I kept scooping ants and dumping them into the envelope.  We actually managed, I think, to round up all the ants.  They were a bit dazed, probably from all that time in the tube and the dark, and they didn’t run far.  Success!  Only, not, because now we had an open envelope full of ants that we had to keep thumping, and an ant farm that we couldn’t open because all the ants would come boiling out.  What to do?

Tape the envelope!  We both arrived at the same thought at the same time.  I grabbed the envelope and shook all the ants to the bottom hard.  Then, I quickly folded over the top of the envelope and taped all the edges tightly closed, taking care not to push on the envelope and squish the ants.  It went again every one of my natural instincts not to just stamp the wretched things into mush with my heels.  There were ants!  Running around!  In my kitchen!  And they were HUGE!

Success?  Welllll… we had an unopenable ant farm full of roiling ants, and a taped envelope full of ants that we couldn’t see, that might, or might not, be mushed or escaping.  It was a dilemma not unlike that of Schrodinger’s Cat.  Were they alive in there?  Would opening their envelope affect that outcome in any way?  We had an envelope full of mad ants, a farm full of mad ants, and one mad ant that we had somehow imprisoned back in the original tube.  Into the refrigerator they all went!!

Now what?  Now we would wait for the ants to get sluggish.  Why oh why did I just not chill them in the first place?  We ate dinner and waited for the ants to chill.  Periodically my daugher would say, Mommy, I need to go check on the ants.  She would peer into the refrigerator and report back.  Yes, the ants in the farm seemed to be moving slower.  No, the ants in the envelope did not seem to have escaped.  By the end of dinner, with great misgivings, we decided to go with Ant Round Two.  So far, the ants were winning.

We lined up the farm, the tube and the envelope.  I quickly shook the tubed ant into the farm.  One down!  Next, the hard part.  I gave the envelope a vigorous shake so that (with any luck) the ants would be shaken down to one end.  I cut off the other end and peered in wildly.  Yes!  They were in there!  I tried to shake them into the farm in one smooth motion.  No joy.  Some of the ants were clinging to and biting on the envelope.
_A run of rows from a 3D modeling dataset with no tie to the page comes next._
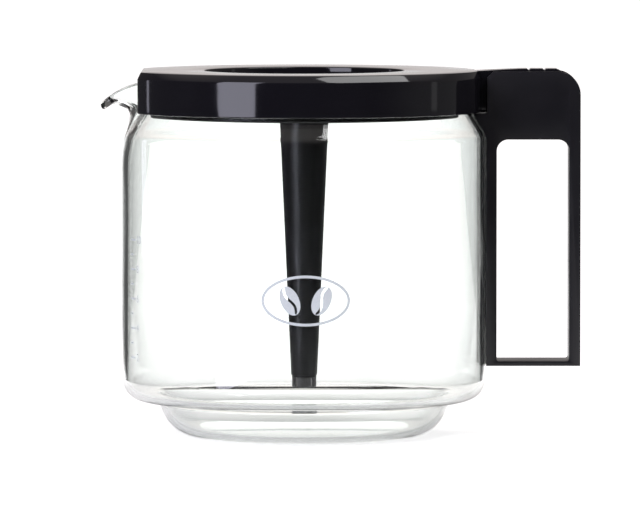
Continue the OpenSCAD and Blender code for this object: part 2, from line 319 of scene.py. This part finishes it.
def printed(name, shapes, centre_turn, strip):
    """Joins flat shapes, wraps them on the glass and gives them the ink's thickness."""
    bpy.ops.object.select_all(action="DESELECT")
    for shape in shapes:
        shape.select_set(True)
    bpy.context.view_layer.objects.active = shapes[0]
    bpy.ops.object.join()
    film = bpy.context.active_object
    film.name = film.data.name = name
    bpy.ops.object.mode_set(mode="EDIT")
    bpy.ops.mesh.select_all(action="SELECT")
    bpy.ops.mesh.normals_make_consistent(inside=False)
    bpy.ops.object.mode_set(mode="OBJECT")
    if film.data.polygons[0].normal.y > 0:
        film.data.flip_normals()
    reach = max(abs(v.co.x) for v in film.data.vertices) / MM
    bpy.ops.object.mode_set(mode="EDIT")
    for i in range(-int(reach / strip), int(reach / strip) + 1):
        bpy.ops.mesh.select_all(action="SELECT")
        bpy.ops.mesh.bisect(plane_co=(i * strip * MM, 0, 0), plane_no=(1, 0, 0))
    bpy.ops.mesh.select_all(action="SELECT")
    bpy.ops.mesh.quads_convert_to_tris()
    bpy.ops.mesh.dissolve_degenerate(threshold=0.00001)
    bpy.ops.object.mode_set(mode="OBJECT")
    for vert in film.data.vertices:
        a = centre_turn + vert.co.x / (print_r * MM)
        vert.co.x, vert.co.y = print_r * MM * math.sin(a), -print_r * MM * math.cos(a)
    thick = film.modifiers.new("ink", "SOLIDIFY")
    thick.thickness = print_t * MM
    thick.offset = 1
    bpy.ops.object.modifier_apply(modifier=thick.name)
    return film


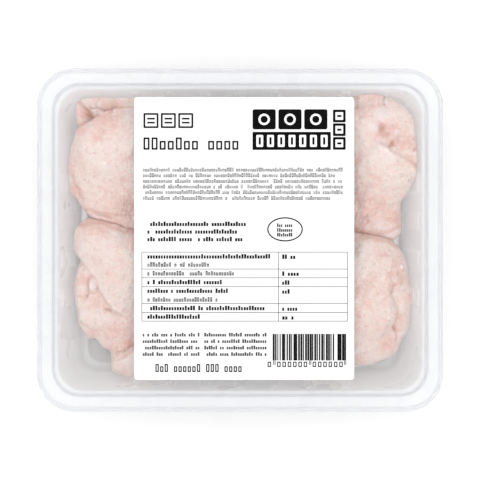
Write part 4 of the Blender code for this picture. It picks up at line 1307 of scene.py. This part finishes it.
def buildWing(name, form, distance, touching, tree):
    heart = np.array(form["heart"], float)
    shape = bmesh.new()
    bmesh.ops.create_cube(shape, size=2)
    bmesh.ops.subdivide_edges(shape, edges=shape.edges[:], cuts=wingSizes["edges"] - 1, use_grid_fill=True)
    mesh = bpy.data.meshes.new(name + "_flesh")
    shape.to_mesh(mesh)
    shape.free()
    cube = np.empty(len(mesh.vertices) * 3, np.float32)
    mesh.vertices.foreach_get("co", cube)
    # Each point looks outwards from its own place on a flat core inside the flesh
    cube = cube.reshape(-1, 3).astype(float)
    starts = heart + cube * np.array((*form["core"], 0))
    rays = np.sign(cube) * np.abs(cube) ** wingSizes["fan"]
    rays /= np.linalg.norm(rays, axis=1)[:, None]
    places = starts + rays * surfaceReach(starts, rays, distance)[:, None]
    mesh.vertices.foreach_set("co", (places * mm).astype(np.float32).ravel())
    mesh.update()
    smoothFaces(mesh)
    # Pink places, a few of them painted label shadow; whiter fat; dark red places, partly the flesh's
    # colour and partly painted shade
    storeShare(mesh, "pinkAndShadow", spotShare(places, form["pinkAndShadow"]))
    storeShare(mesh, "fat", spotShare(places, form["fat"]))
    storeShare(mesh, "raw", spotShare(places, form["raw"]))
    # Painted shade in creases, darker where the skin dips further
    storeShare(mesh, "creaseShade", -skinLift(places, form) / wingSizes["creaseShadeDepth"])
    pressed = 1 - touching(places) / wingSizes["contact"]
    # Painted shade where lobes meet and where two wings press together
    storeShare(mesh, "seamShade", np.maximum(lobeSeams(places, form), pressed))
    # No pores or grain low down, or where two wings are pressed together
    low, high = wingSizes["poreFoot"]
    storeShare(mesh, "bare", np.maximum((high - places[:, 2]) / (high - low), pressed))
    piece = placePiece(name + "_flesh", mesh)
    runTree(piece, tree, {"Spacing": wingSizes["poreSpacing"] * mm, "Height": wingSizes["poreHeight"] * mm,
                         "Grain": wingSizes["grain"] * mm})
    smoothFaces(piece.data)
    keepPiece(piece, "chicken_skin", name)
    print(name, "shaped,", len(piece.data.vertices), "points")


def buildWings():
    waves = fleshWaves()
    tree = poreTree(skinFinish())
    placed = []
    for form in wingForms.values():
        form["field"] = edgeField(form["edge"])
    for name, form in wingForms.items():
        neighbours = list(placed)

        def distance(points, form=form, neighbours=neighbours):
            total = formDistance(points, form, waves) - skinLift(points, form)
            total = np.maximum(total, trayDistance(points))
            # It keeps a gap to the skin, folds and all, of the wings that were shaped before it
            for other in neighbours:
                away = formDistance(points, other, waves)
                close = away < wingSizes["contact"]
                if close.any():
                    away[close] -= skinLift(points[close], other)
                total = np.maximum(total, wingSizes["gap"] - away)
            return total

        def touching(points, form=form):
            others = [other for other in wingForms.values() if other is not form]
            return np.min([formDistance(points, other, waves) for other in others], axis=0)

        buildWing(name, form, distance, touching, tree)
        placed.append(form)


# The studio

studio = {"cameraHeight": 690, "flangeHeight": 40, "imageWidth": 480, "perPixel": 0.526,
          "sensor": 36, "floorSize": 4.0, "skyStrength": 0.85,
          "softboxSize": 1.2, "softboxHeight": 1.2, "softboxPower": 5.7, "softboxPlace": (-0.02, 0.05)}


def buildStudio():
    bpy.ops.mesh.primitive_plane_add(size=studio["floorSize"], location=(0, 0, 0))
    floor = bpy.context.object
    floor.name = "studio_floor"
    floor.data.materials.append(floorFinish())
    sky = bpy.data.worlds.new("studio_sky")
    sky.use_nodes = True
    light = sky.node_tree.nodes["Background"]
    light.inputs["Color"].default_value = (1, 1, 1, 1)
    light.inputs["Strength"].default_value = studio["skyStrength"]
    bpy.context.scene.world = sky
    softbox = bpy.data.lights.new("softbox", "AREA")
    softbox.shape = "DISK"
    softbox.size = studio["softboxSize"]
    softbox.energy = studio["softboxPower"]
    lamp = placePiece("softbox", softbox)
    place = Vector((*studio["softboxPlace"], studio["softboxHeight"]))
    lamp.location = place
    lamp.rotation_euler = (-place).to_track_quat("-Z", "Y").to_euler()
    lens = bpy.data.cameras.new("overhead_camera")
    lens.sensor_width = studio["sensor"]
    # The picture's width about the flange's height gives the focal length
    seen = studio["imageWidth"] * studio["perPixel"]
    lens.lens = studio["sensor"] * (studio["cameraHeight"] - studio["flangeHeight"]) / seen
    camera = placePiece("overhead_camera", lens)
    camera.location = (0, 0, studio["cameraHeight"] * mm)
    bpy.context.scene.camera = camera
    print("studio set")


buildStudio()
buildTray()
buildLabel()
buildPrint()
buildWings()
buildFilm()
They wouldn’t shake loose.  I gave the envelope a vigorous thump.  Some fell in.  Another thump.  More fell in.  One wicked ill-behaved ant glommed onto the edge of the envelope and then fell on the floor.  Mommy!  The ant is on the floor!  Damn ant!  Come here, ant!  Scoop!  Cling!  Fall!  On the floor!  Come here, you bastard ant!  Mommy, don’t say curse words!  Sorry!  Scoop!  Cling!  On the counter!  After several rounds of this last recalcitrant ant and its cursed behavior my daughter told me to oh, just stomp on that one, because it’s stupid!  I was tempted.  However, I had wrestled this ant for so many rounds that I was determined.  It would go in the damn farm!

At last, in it went.  The lid went on the farm for the last time.  Success!  The wretched ants were imprisoned!  We peered in with great interest.  They were still climbing up the sides, trying to go out that way.  Ha ha!  No exit for you, ants!

I can neither confirm nor deny that there were a few ant pieces (OK, more than a few) in the bottom of the farm, but I was pretty sure I had seen some ant pieces in the bottom of the tube before we opened it the first time.  So of course, we were not responsible for some of the pieces.  I was pretty sure that we HAD beheaded an ant or two in slamming the lid back on the farm the first time.

We counted ants.  The order was supposed to contain 30 ants.  There were, in fact, nearly 30 ants, plus assorted ant pieces, so I felt greatly reassured that they had not assembled a mutinous colony under my dishwasher.

Now my daughter was amazed.  The ants are awesome, Mommy.  Yeah, awesome, I told her.  The only good ant is a dead ant!  We hummed a few bars of the Pink Panther Theme and giggled.  I went to put the ant farm in my daughter’s room and she stopped me short.  She didn’t want the ants in her room.  She was scared of them.  So now the horrid things have taken up residence in the main area of the second floor.  Ants!  Wretched ants!  Never again!